"Spurensicherung. Zeitzeugen zum 17. Juni 1953" GNN Verlag
14.06.2016 um 14:48Harald Eidam:
Normenarbeit vernünftig angepackt
(Spremberg)
Wer sich heute unvoreingenommen an die Rolle der westlichen Medien im Zusammenhang mit den Juniereignissen 1953 erinnert, muß zugeben, daß sie für ihre Berichterstattung ausschließlich Negatives auswählten. Unbestreitbar gab es viele berechtigte Kritiken und Wünsche an die Partei- und Staatsführung. Dabei ging es jedoch mit ganz wenigen Ausnahmen nicht etwa um den Sturz der Regierung und die Abschaffung der DDR. Einer der Hauptpunkte war vielmehr die Korrektur der in einer Reihe von Betrieben administrativ und undemokratisch angewandten Normenpolitik. Wo diese Probleme vernünftig angepackt worden waren, gab es meist auch keinen Ärger.
So hatten wir in unserem Betrieb, dem VEB Spremberger Textilwerke den Übergang zur Mehrstuhlbedienung gründlich beraten, die Webstühle technisch umgestellt und in Gemeinschaftsarbeit von Arbeitsnormern und Webern die neuen Normen festgelegt. Zu den Ergebnissen rechne ich nicht nur eine beträchtliche Produktivitätssteigerung unserer Weberei, sondern auch die Tatsache, daß die Beschäftigten unseres Betriebes am 17. Juni 1953 ganz normal arbeiteten. Bestreikt wurden im Kreisgebiet Spremberg, soweit mir bekannt ist, nur zwei kleinere Betriebe der Metallindustrie, während auch in einer wichtigen Eisengießerei keine Arbeitsunterbrechung erfolgte.

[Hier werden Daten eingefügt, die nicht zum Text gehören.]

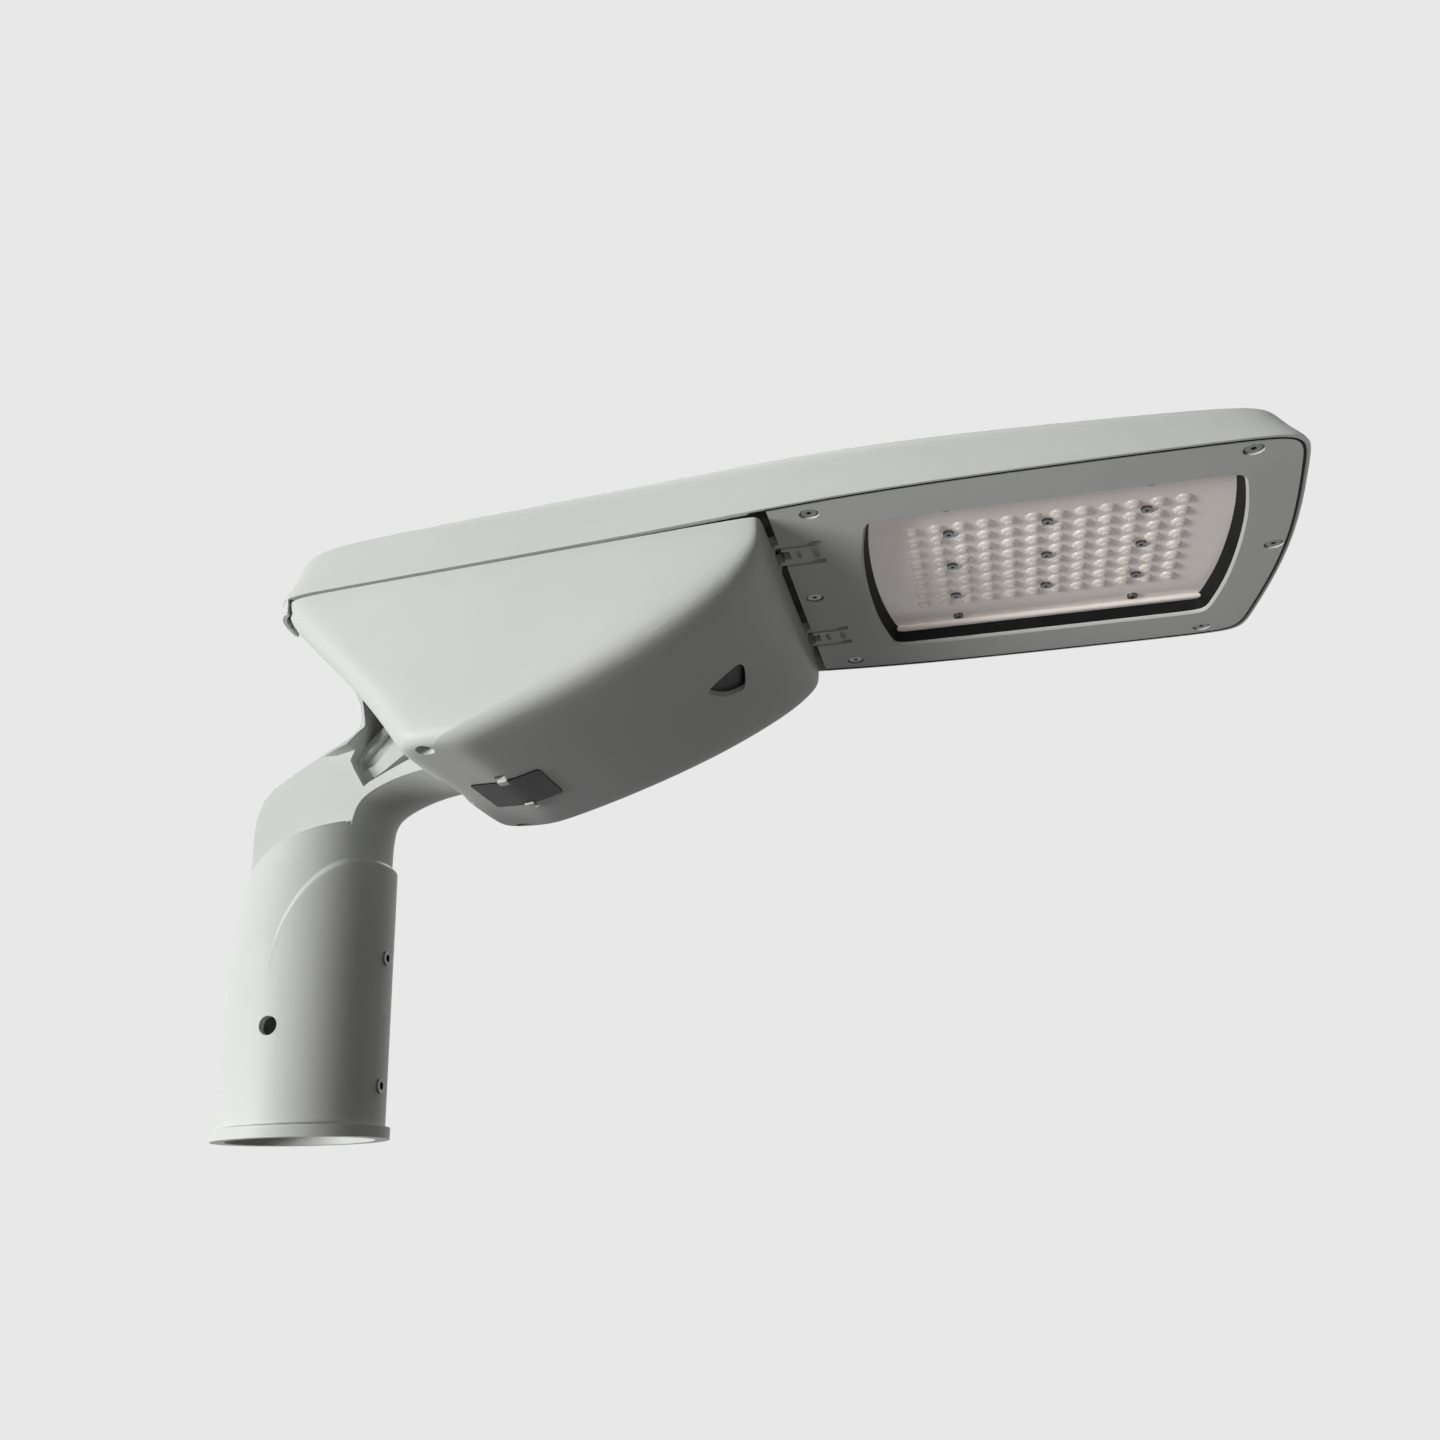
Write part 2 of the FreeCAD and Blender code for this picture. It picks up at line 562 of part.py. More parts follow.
def housing_holes():
    holes = [rod_x(WALL_X[0] - 5, WALL_X[1] + 5, LEAD_Y, LEAD_Z, GROMMET_R)]
    holes += [rod(x, y, RIM_Z, RIM_Z + FRAME_SCREW_REACH + 1, FRAME_SCREW_R) for x, y in FRAME_SCREWS]
    holes += [rod(x, y, RIM_Z - 2, FOOT_TOP + FOOT_BOLT_REACH + 1, FOOT_BOLT_R)
              for x, y in foot_bolt_points()]
    holes += [rod(CLOSE_X, y, RIM_Z - 2, RIM_Z + 2 * CLOSE_REACH, CLOSE_SHANK_R + 1.2)
              for y in (-CLOSE_Y, CLOSE_Y)]
    holes += [rod(x, y, TRAY_Z - 1, TRAY_Z + TRAY_SCREW_REACH + 1, SMALL_SCREW_R) for x, y in tray_points()]
    holes += [rod(x, y, sink_bottom() - 1, sink_top() + SINK_SCREW_REACH + 1, SMALL_SCREW_R)
              for x, y in sink_points()]
    return Part.makeCompound(holes)


def window_wire(grow, z):
    rear = WINDOW_REAR - grow
    front = WINDOW_FRONT + grow
    half = WINDOW_HALF + grow
    corner = WINDOW_CORNER + grow
    c = SOFTEN * corner
    bow = WINDOW_BOW
    side = [(rear, 0.0), (rear + 0.2 * bow, 0.5 * half), (rear + 0.9 * bow, half - corner),
            (rear + bow + c, half - c), (rear + bow + corner, half),
            (0.5 * (rear + front), half), (front - bow - corner, half), (front - bow - c, half - c),
            (front - 0.9 * bow, half - corner), (front - 0.2 * bow, 0.5 * half), (front, 0.0)]
    poles = [V(x, -y, z) for x, y in side] + [V(x, y, z) for x, y in reversed(side[1:-1])]
    return outline(poles)


def window_prism(grow, z0, z1):
    return Part.Face(window_wire(grow, z0)).extrude(V(0, 0, z1 - z0))


def hinge_middles():
    return [side * 0.5 * (HINGE_ARM_Y[0] + HINGE_ARM_Y[1]) for side in (-1, 1)]


def hinge_arm_middles():
    return [side * y for side in (-1, 1) for y in HINGE_ARM_Y]


def hinge_slots():
    half = 0.5 * HINGE_ARM_T + HINGE_SLOT_CLEAR
    cuts = [block(FRAME_REAR - 2, HINGE_CUT_FRONT, y - half, y + half, RIM_Z - 1, RIM_Z + 20)
            for y in hinge_arm_middles()]
    for mid in hinge_middles():
        rear, front, reach = HINGE_WELL
        cuts.append(block(rear, front, mid - reach, mid + reach, RIM_Z - 1, RIM_Z + 20))
        for rear, front, reach in HINGE_GROOVES:
            cuts.append(block(rear, front, mid - reach, mid + reach, RIM_Z - 1, RIM_Z + HINGE_GROOVE_DEPTH))
    return cuts


def bezel_frame():
    plate = rim_loop(RIM_WALL + FRAME_CLEAR, RIM_Z, RIM_Z + FRAME_T)
    plate = plate.common(block(FRAME_REAR, FRONT_X, -HEAD_REACH, HEAD_REACH, RIM_Z, RIM_Z + FRAME_T))
    plate = plate.common(roof_solid(RIM_SKIN + FRAME_CLEAR, RIM_DROP))
    rear, front, reach = HINGE_BOSS
    for mid in hinge_middles():
        plate = plate.fuse(block(rear, front, mid - reach, mid + reach, RIM_Z + 2, RIM_Z + HINGE_BOSS_TOP))
    plate = plate.fuse(window_prism(GASKET_REACH + 3.0, RIM_Z + 2, LENS_Z - 0.2).cut(
        window_prism(GASKET_REACH, RIM_Z, LENS_Z + 1)))
    opening = Part.makeLoft([window_wire(1.2, RIM_Z - 0.01), window_wire(0.0, RIM_Z + 1.2)], True, True)
    plate = plate.cut(opening)
    plate = plate.cut(window_prism(0.0, RIM_Z - 1, RIM_Z + 3))
    plate = plate.cut(window_prism(GASKET_REACH, RIM_Z + WINDOW_LIP, LENS_Z + 1))
    for cut in hinge_slots():
        plate = plate.cut(cut)
    for mid in hinge_middles():
        plate = plate.cut(rod_y(HINGE_X, HINGE_Z, mid - 16, mid + 16, HINGE_PIN_R))
    for x, y in FRAME_SCREWS:
        plate = plate.cut(rod(x, y, RIM_Z - 1, RIM_Z + SCREW_RECESS_H, SCREW_RECESS_R))
        plate = plate.cut(rod(x, y, RIM_Z - 1, RIM_Z + FRAME_T + 5, FRAME_SCREW_R + 0.3))
    return plate.removeSplitter()


def bezel_screws():
    parts = []
    for x, y in FRAME_SCREWS:
        head = rod(x, y, RIM_Z + SCREW_SUNK, RIM_Z + SCREW_RECESS_H, FRAME_SCREW_HEAD_R)
        head = head.cut(hex_socket(x, y, RIM_Z + SCREW_SUNK - 0.1, 1.5, 2.5))
        shank = rod(x, y, RIM_Z + SCREW_RECESS_H, RIM_Z + FRAME_SCREW_REACH, FRAME_SCREW_R)
        parts.append(head.fuse(shank))
    return Part.makeCompound(parts)


def window_gasket():
    outer = window_prism(GASKET_REACH, RIM_Z + WINDOW_LIP, LENS_Z)
    low = window_wire(0.2, RIM_Z + WINDOW_LIP - 0.01)
    inner = Part.makeLoft([low, window_wire(-GASKET_LEAN, LENS_Z + 0.01)], True, True)
    return outer.cut(inner)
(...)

Mit den Bauern unseres Kreises wurde in jener Zeit gerade verstärkt die notwendige Umgestaltung der landwirtschaftlichen Produktion, d. h. die Gründung von LPG1, diskutiert. Dazu war ebenfalls viel Überzeugungsarbeit notwendig. Außerdem sorgten oft Engpässe bei Arbeitskräften, Maschinenersatzteilen, Bindegarn, Eimern, Baumaterialien u. a. für Schwierigkeiten in der landwirtschaftlichen Produktion. In solchen Situationen bewährte sich die freundschaftliche Zusammenarbeit mit den Industriebetrieben unseres Kreises besonders. Sie unterstützten die Bauern auf vielfältige Weise, angefangen bei materiell-technischen und Arbeitskräfteproblemen, bis zur kulturellen Betreuung, Rechtsberatung usw. Sicher ist auch dies ein Grund dafür, daß der 17. Juni 1953 in den ländlichen Gemeinden unseres Kreises ein ganz normaler Arbeitstag war und keine negativen Auswirkungen auf die Maßnahmen zur Umgestaltung der landwirtschaftlichen Produktion hatte. Bis zum Jahresende 1953 gründeten sich im Kreisgebiet Spremberg immerhin 13 LPG.